Foto: picture-alliance/dpa
Sucessos e fracassos
Mas nem todos os filmes Dietrich foram sucesso de bilheteria. Hoje considerados obras-primas da história do cinema, na época os trabalhos de Sternberg com a estrela não eram vistos assim. Após os primeiros sucessos, o entusiasmo nos EUA, no entanto, rapidamente diminuiu. Mas o êxito inicial a ajudou a se manter independente dos resultados de bilheteria de seus filmes.
Foto: picture-alliance
Marlene, a sedutora
Uma das principais razões para seu êxito foi seu olhar. Mesmo na vida noturna selvagem de Berlim dos anos 20, Marlene Dietrich soube encenar-se a si mesma. Isso também incluía o uso de roupas masculinas: calças, paletós, chapéus - tudo isso fazia parte de seu guarda-roupa. Em Hollywood, porém, isso foi visto de forma suspeita pelos círculos conservadores.
Foto: imago
Novos papéis
Depois de Marlene Dietrich ter a reputação de "fracasso de bilheteria" em Hollywood, ela conseguiu reconquistar o coração do público no final dos anos 1930. Ela não se encenou mais como beleza fria e inacessível, mas mais sincera e realista. Isso também incluiu aparições em filmes satíricos, como "A Pecadora" (Seven Sinners).
Foto: picture-alliance/dpa
Dietrich: nova estrela em Hollywood
Durante a Segunda Guerra Mundial, Dietrich fez um filme após o outro, apareceu muito em público e foi parte integrante do "jetset" de Hollywood. Por ocasião da estreia do filme patriótico "Ódio e Paixão", em 1942, ela se mostrou jogando xadrez ao lado de seu parceiro de cinema John Wayne, numa cena de promoção do filme.
Foto: picture-alliance/AP Photo
Visitando soldados americanos
A atriz, que havia virado as costas ao país natal no início do domínio nazista na Alemanha, aceitou a cidadania americana em 1939. Durante a guerra, ela se envolveu com as tropas americanas. Na foto, em uma visita às tropas na Europa.
Foto: picture-alliance/akg-images
Trabalhos com Hitchcock, Lang e Wilder
Após a guerra, Marlene Dietrich continuou fazendo um filme por ano, com diretores famosos como Billy Wilder, Alfred Hitchcock e Fritz Lang. Ela também continuou apreciando aparecer em público. Na foto, ao lado do ator britânico Michael Wilding visitando um musical em 1950.
Foto: AP
Último grande filme
Antes de se afastar quase completamente do ramo cinematográfico no final dos anos 50, ela fez outra grande aparição em 1957. Ela brilhou ao lado de Tyrone Power no drama judicial "Testemunha de Acusação", novamente dirigido por Billy Wilder.

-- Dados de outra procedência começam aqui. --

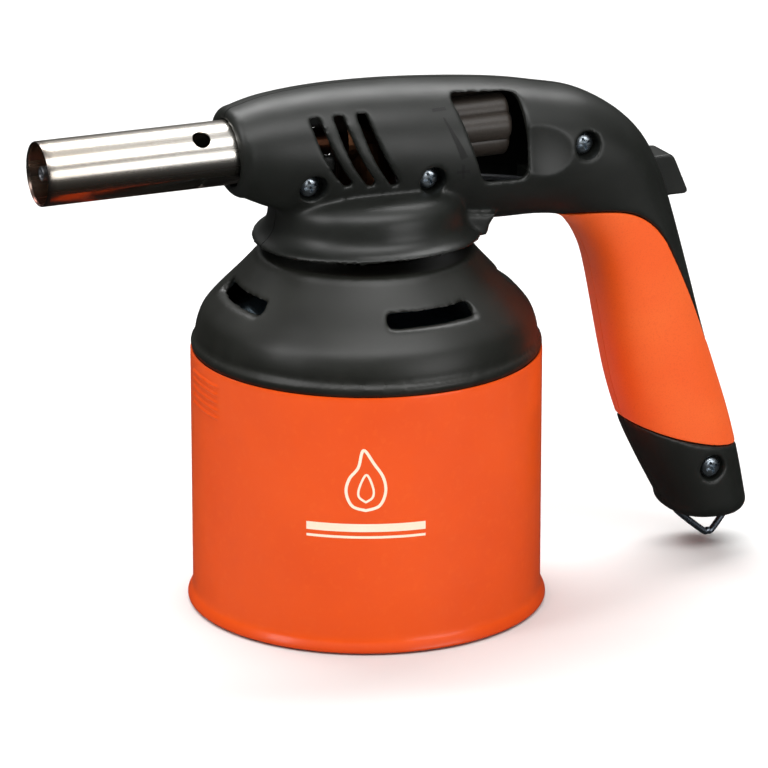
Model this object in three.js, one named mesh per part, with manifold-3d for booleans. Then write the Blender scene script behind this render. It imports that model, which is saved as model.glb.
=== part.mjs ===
// A hand-held gas torch: a pierceable cartridge in a steel cup, a domed cover over it and a
// burner head with a pistol grip that screws down through the cover.
// Millimetres, +Z up. The origin is the centre of the cup's base, the burner points to -X and
// the handle is at +X. Threads are plain cylinders with the pitch left to the joint.
import * as THREE from 'three';
import { mergeVertices } from 'three/addons/utils/BufferGeometryUtils.js';
import { ParametricGeometry } from 'three/addons/geometries/ParametricGeometry.js';
import Module from 'manifold-3d';

const wasm = await Module();
wasm.setup();

// ---- Driving dimensions ----

const GAP = 0.3; // between pieces that touch or are cut to fit each other
const RUNNING = 0.4; // between a moving piece and what it moves in
const PAST = 1; // how far a cutting tool runs past the face it cuts

const CARTRIDGE_RADIUS = 45;
const CARTRIDGE_HEIGHT = 85;
const CARTRIDGE_WALL = 0.5;
const CUP_WALL = 0.7;
const RIM_DROP = 13.5; // the cup's rim is this far below the top of the cartridge's shell
const FOOT_FLARE = 1.4;
const SPIGOT_WALL = 1.2;
const SPIGOT_DEPTH = 7;
const DOME_WALL = 2;
const DOME_BEAD_HEIGHT = 2.6;
const DOME_TOP_RADIUS = 30;
const DOME_HEIGHT = 27;
const DOME_SLOT_HEIGHT = 3.4;
const DOME_SLOT_ARC = 40;
const DOME_SLOT_PLACES = [0, 85, 180, 275]; // degrees round from +X, alike on the left and right
const SKIRT_GAP = 3;
const SKIRT_RADIUS = 31;
const SKIRT_ARCH = 1.6; // the skirt's lower edge rises this much at the sides
const NECK_RADIUS = 26.3;
const NECK_WALL = 2;

const BURNER_RADIUS = 8.63;
const BURNER_WALL = 0.6;
const BURNER_FRONT = -93.1;
const BURNER_BACK = -30;
const BURNER_RISE = 27.7; // burner axis above the skirt's lower edge
const AIR_HOLE_RADIUS = 2.5;
const AIR_HOLE_X = -49.6;
const FLAME_HOLDER_X = -80;
const FLAME_HOLDER_THICKNESS = 3;
const FLAME_PORT_RADIUS = 0.9;
const PILOT_RADIUS = 2;
const PILOT_BORE = 1.4;
const MIXING_RADIUS = 3.8;
const MIXING_BORE = 2.8;
const INSULATOR_RADIUS = 1.4;
const INSULATOR_Y = -5.7;
const INSULATOR_RISE = 1.9; // above the burner's axis
const INSULATOR_BACK = -36;
const ELECTRODE_RADIUS = 0.5;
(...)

Foto: picture alliance/Keystone
Houve um grande amor?
Marlene Dietrich teve muitos amantes homens e mulheres: atrizes de cinema, diretores, produtores, mas também mulheres e homens fora do ramo cinematográfico. De acordo com sua filha, ela também amava Edith Piaf. Mas, segundo a biógrafa Eva Gesine Baur, o ator francês Jean Gabin foi o grande amor de sua vida.
Foto: ASSOCIATED PRESS/picture alliance
A lenda Marlene Dietrich
Como Greta Garbo, ela queria ser lembrada pelo público como uma atriz em seu auge. É por isso que ela só fez duas aparições diante das câmeras nos anos 1960 e apenas uma na década seguinte. Provavelmente ela também deve seu status de ícone do cinema a essa retirada consistente. Na Alemanha, ela recebeu uma estrela na Berlin Boulevard of Stars em 2010 (foto).
Foto: AP
Morte em Paris, sepultura em Berlim
Marlene Dietrich morreu em 1992 em seu apartamento em Paris, após longos anos praticamente sem contato com amigos e conhecidos. Ela foi enterrada em Berlim com grande simpatia do público. O enterro marcou o fim de uma longa jornada - e Marlene Dietrich retornou à cidade onde nasceu.